What you will do -
Lines from the one containing "cad_parts[node].hide_render = cad_parts[node].hide_viewport" through the last line of the data are to be repeated word for word, both ends included.

Given material -

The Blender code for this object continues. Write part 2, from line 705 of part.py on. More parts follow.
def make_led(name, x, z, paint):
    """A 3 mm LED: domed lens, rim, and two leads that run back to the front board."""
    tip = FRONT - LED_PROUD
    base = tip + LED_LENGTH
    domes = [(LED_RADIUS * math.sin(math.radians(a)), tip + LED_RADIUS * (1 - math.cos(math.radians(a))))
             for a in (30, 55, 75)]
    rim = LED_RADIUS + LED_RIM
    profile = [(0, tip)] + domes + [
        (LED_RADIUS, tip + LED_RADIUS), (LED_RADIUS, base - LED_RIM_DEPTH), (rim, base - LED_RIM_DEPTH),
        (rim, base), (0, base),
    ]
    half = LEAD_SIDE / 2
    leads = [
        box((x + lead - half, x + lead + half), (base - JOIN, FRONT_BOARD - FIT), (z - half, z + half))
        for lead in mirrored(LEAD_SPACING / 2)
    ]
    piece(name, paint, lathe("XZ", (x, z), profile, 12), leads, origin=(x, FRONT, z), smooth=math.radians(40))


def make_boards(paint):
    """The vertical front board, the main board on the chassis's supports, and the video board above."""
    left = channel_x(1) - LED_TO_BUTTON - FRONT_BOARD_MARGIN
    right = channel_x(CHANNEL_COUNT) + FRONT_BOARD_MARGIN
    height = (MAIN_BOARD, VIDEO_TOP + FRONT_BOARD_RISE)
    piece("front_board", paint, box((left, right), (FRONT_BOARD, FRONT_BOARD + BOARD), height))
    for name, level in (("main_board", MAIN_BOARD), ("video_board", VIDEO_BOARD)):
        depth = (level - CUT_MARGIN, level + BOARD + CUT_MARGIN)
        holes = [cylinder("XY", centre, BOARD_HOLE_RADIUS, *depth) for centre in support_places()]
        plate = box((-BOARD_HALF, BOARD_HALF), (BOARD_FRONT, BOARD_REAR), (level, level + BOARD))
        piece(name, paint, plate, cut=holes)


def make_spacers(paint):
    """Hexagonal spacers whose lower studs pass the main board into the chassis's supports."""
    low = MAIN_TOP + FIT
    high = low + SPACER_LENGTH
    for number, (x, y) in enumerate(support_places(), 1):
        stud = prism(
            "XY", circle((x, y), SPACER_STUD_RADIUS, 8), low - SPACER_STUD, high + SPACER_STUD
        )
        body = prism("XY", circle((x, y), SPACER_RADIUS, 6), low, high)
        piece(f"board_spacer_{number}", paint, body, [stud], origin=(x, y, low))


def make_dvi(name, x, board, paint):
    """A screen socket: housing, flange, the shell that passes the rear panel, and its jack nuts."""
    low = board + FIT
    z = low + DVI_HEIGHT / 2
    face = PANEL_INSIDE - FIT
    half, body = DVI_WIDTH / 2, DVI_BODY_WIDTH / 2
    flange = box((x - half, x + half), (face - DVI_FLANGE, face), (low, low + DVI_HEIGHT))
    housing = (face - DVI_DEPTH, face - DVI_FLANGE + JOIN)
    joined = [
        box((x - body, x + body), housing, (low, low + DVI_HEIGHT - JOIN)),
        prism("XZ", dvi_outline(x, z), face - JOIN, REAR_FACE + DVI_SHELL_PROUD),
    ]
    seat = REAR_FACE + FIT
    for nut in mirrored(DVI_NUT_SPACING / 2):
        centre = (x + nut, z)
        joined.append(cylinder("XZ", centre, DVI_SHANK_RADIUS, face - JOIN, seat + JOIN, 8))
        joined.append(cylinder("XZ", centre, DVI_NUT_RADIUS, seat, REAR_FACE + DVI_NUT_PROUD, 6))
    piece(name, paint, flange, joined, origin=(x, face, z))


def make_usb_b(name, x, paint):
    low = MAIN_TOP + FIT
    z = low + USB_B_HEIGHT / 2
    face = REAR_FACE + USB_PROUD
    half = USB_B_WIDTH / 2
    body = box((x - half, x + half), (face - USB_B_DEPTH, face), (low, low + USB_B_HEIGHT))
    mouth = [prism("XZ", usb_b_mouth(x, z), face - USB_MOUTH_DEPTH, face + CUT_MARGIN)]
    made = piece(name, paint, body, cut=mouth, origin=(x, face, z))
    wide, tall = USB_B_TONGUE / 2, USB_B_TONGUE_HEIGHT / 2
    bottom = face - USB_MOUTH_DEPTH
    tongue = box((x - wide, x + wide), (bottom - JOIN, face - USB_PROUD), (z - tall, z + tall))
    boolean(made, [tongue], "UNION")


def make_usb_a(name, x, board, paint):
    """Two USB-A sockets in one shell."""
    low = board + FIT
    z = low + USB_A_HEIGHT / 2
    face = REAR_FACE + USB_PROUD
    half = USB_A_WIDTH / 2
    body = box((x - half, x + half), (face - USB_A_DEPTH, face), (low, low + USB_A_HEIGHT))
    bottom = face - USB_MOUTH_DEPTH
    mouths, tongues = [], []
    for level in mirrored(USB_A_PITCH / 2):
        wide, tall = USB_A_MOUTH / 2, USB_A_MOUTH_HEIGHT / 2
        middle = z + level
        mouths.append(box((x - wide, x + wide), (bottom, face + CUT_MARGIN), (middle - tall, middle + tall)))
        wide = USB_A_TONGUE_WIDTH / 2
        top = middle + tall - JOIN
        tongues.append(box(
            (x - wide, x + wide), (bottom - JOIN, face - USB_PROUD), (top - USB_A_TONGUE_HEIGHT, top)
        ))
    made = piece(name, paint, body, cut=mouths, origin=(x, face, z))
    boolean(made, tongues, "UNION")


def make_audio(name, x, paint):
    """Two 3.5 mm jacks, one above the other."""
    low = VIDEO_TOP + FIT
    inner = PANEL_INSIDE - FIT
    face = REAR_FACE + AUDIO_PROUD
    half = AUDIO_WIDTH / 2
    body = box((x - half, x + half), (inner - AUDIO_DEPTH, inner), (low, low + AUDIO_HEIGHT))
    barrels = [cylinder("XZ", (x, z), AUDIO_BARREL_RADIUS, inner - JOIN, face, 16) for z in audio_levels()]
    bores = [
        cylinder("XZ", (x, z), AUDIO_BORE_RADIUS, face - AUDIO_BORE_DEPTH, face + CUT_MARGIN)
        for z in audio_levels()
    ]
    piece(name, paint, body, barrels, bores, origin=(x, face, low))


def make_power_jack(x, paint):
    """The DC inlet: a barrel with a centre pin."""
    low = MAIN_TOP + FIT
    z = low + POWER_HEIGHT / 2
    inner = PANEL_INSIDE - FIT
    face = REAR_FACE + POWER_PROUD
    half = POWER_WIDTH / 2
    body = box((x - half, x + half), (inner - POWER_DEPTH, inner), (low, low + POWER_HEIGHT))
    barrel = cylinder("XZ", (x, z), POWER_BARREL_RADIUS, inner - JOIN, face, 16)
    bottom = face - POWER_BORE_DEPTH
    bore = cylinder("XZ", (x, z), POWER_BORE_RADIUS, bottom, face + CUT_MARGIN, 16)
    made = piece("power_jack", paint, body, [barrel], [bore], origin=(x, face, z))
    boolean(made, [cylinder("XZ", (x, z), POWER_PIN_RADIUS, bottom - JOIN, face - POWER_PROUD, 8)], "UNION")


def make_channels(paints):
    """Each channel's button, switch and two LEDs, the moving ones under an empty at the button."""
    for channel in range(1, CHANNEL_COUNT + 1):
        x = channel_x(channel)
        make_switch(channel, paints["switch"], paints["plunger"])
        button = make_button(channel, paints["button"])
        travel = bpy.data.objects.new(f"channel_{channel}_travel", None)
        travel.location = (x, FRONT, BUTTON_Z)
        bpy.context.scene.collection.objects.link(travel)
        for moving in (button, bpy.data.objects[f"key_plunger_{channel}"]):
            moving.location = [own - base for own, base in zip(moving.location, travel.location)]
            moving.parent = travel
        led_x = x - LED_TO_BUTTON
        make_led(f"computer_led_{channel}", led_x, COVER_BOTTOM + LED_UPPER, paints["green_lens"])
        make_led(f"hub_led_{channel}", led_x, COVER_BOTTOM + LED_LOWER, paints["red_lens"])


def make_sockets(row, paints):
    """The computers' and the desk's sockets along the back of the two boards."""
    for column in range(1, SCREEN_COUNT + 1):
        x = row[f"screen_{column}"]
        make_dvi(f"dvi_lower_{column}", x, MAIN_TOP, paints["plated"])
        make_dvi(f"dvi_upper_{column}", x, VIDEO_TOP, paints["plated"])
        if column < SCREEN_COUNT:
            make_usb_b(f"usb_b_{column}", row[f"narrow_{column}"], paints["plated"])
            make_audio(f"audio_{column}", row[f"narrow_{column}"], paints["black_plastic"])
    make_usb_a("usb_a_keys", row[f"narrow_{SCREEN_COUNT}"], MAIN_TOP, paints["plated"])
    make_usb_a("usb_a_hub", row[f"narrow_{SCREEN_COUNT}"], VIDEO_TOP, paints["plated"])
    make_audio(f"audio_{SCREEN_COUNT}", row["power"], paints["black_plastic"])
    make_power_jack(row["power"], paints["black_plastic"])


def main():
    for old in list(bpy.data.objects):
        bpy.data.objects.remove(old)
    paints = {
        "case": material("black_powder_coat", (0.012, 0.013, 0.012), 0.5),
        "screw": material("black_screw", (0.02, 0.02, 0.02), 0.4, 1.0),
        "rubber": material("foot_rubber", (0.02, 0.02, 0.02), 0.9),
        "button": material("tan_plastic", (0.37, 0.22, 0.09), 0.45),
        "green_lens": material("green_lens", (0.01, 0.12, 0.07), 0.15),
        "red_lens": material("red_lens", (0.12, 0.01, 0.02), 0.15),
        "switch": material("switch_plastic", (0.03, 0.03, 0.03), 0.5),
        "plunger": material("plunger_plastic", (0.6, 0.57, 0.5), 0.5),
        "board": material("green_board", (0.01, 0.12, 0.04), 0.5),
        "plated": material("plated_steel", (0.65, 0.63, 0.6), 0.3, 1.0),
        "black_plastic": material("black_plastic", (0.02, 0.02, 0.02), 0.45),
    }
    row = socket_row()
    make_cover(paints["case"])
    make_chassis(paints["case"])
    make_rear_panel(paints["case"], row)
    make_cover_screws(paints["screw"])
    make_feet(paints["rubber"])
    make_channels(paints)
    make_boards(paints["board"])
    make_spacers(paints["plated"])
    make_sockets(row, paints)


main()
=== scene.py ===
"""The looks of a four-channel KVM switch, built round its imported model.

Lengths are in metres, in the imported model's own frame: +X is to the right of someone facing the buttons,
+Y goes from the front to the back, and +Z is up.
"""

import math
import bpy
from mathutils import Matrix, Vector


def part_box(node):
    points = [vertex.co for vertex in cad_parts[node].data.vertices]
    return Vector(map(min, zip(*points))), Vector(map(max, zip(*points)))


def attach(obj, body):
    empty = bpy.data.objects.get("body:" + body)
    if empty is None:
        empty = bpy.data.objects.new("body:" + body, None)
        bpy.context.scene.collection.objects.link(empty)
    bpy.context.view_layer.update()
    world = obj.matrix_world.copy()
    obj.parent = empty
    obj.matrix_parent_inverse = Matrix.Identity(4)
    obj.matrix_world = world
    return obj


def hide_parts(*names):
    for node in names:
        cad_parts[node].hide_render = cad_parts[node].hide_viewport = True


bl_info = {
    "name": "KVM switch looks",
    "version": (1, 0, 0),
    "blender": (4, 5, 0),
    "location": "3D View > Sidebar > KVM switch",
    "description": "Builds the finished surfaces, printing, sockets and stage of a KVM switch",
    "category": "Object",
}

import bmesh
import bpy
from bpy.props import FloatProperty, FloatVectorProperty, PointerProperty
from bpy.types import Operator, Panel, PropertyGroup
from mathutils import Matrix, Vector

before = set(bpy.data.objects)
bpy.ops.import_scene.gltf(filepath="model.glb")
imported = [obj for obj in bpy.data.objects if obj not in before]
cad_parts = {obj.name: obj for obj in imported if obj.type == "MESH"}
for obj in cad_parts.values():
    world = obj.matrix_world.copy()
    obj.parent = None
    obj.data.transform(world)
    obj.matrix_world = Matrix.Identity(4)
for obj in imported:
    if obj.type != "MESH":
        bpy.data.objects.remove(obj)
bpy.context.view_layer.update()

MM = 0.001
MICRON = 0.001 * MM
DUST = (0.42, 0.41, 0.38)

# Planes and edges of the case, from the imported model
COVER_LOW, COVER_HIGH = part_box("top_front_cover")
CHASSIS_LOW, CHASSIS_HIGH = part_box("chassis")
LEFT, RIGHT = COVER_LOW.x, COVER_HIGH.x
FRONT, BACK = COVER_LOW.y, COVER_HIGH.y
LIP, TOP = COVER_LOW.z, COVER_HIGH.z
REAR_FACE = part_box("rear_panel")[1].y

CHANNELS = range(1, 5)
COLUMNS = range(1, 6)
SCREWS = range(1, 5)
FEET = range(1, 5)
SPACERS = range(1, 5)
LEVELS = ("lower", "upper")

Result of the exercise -
        cad_parts[node].hide_render = cad_parts[node].hide_viewport = True


bl_info = {
    "name": "KVM switch looks",
    "version": (1, 0, 0),
    "blender": (4, 5, 0),
    "location": "3D View > Sidebar > KVM switch",
    "description": "Builds the finished surfaces, printing, sockets and stage of a KVM switch",
    "category": "Object",
}

import bmesh
import bpy
from bpy.props import FloatProperty, FloatVectorProperty, PointerProperty
from bpy.types import Operator, Panel, PropertyGroup
from mathutils import Matrix, Vector

before = set(bpy.data.objects)
bpy.ops.import_scene.gltf(filepath="model.glb")
imported = [obj for obj in bpy.data.objects if obj not in before]
cad_parts = {obj.name: obj for obj in imported if obj.type == "MESH"}
for obj in cad_parts.values():
    world = obj.matrix_world.copy()
    obj.parent = None
    obj.data.transform(world)
    obj.matrix_world = Matrix.Identity(4)
for obj in imported:
    if obj.type != "MESH":
        bpy.data.objects.remove(obj)
bpy.context.view_layer.update()

MM = 0.001
MICRON = 0.001 * MM
DUST = (0.42, 0.41, 0.38)

# Planes and edges of the case, from the imported model
COVER_LOW, COVER_HIGH = part_box("top_front_cover")
CHASSIS_LOW, CHASSIS_HIGH = part_box("chassis")
LEFT, RIGHT = COVER_LOW.x, COVER_HIGH.x
FRONT, BACK = COVER_LOW.y, COVER_HIGH.y
LIP, TOP = COVER_LOW.z, COVER_HIGH.z
REAR_FACE = part_box("rear_panel")[1].y

CHANNELS = range(1, 5)
COLUMNS = range(1, 6)
SCREWS = range(1, 5)
FEET = range(1, 5)
SPACERS = range(1, 5)
LEVELS = ("lower", "upper")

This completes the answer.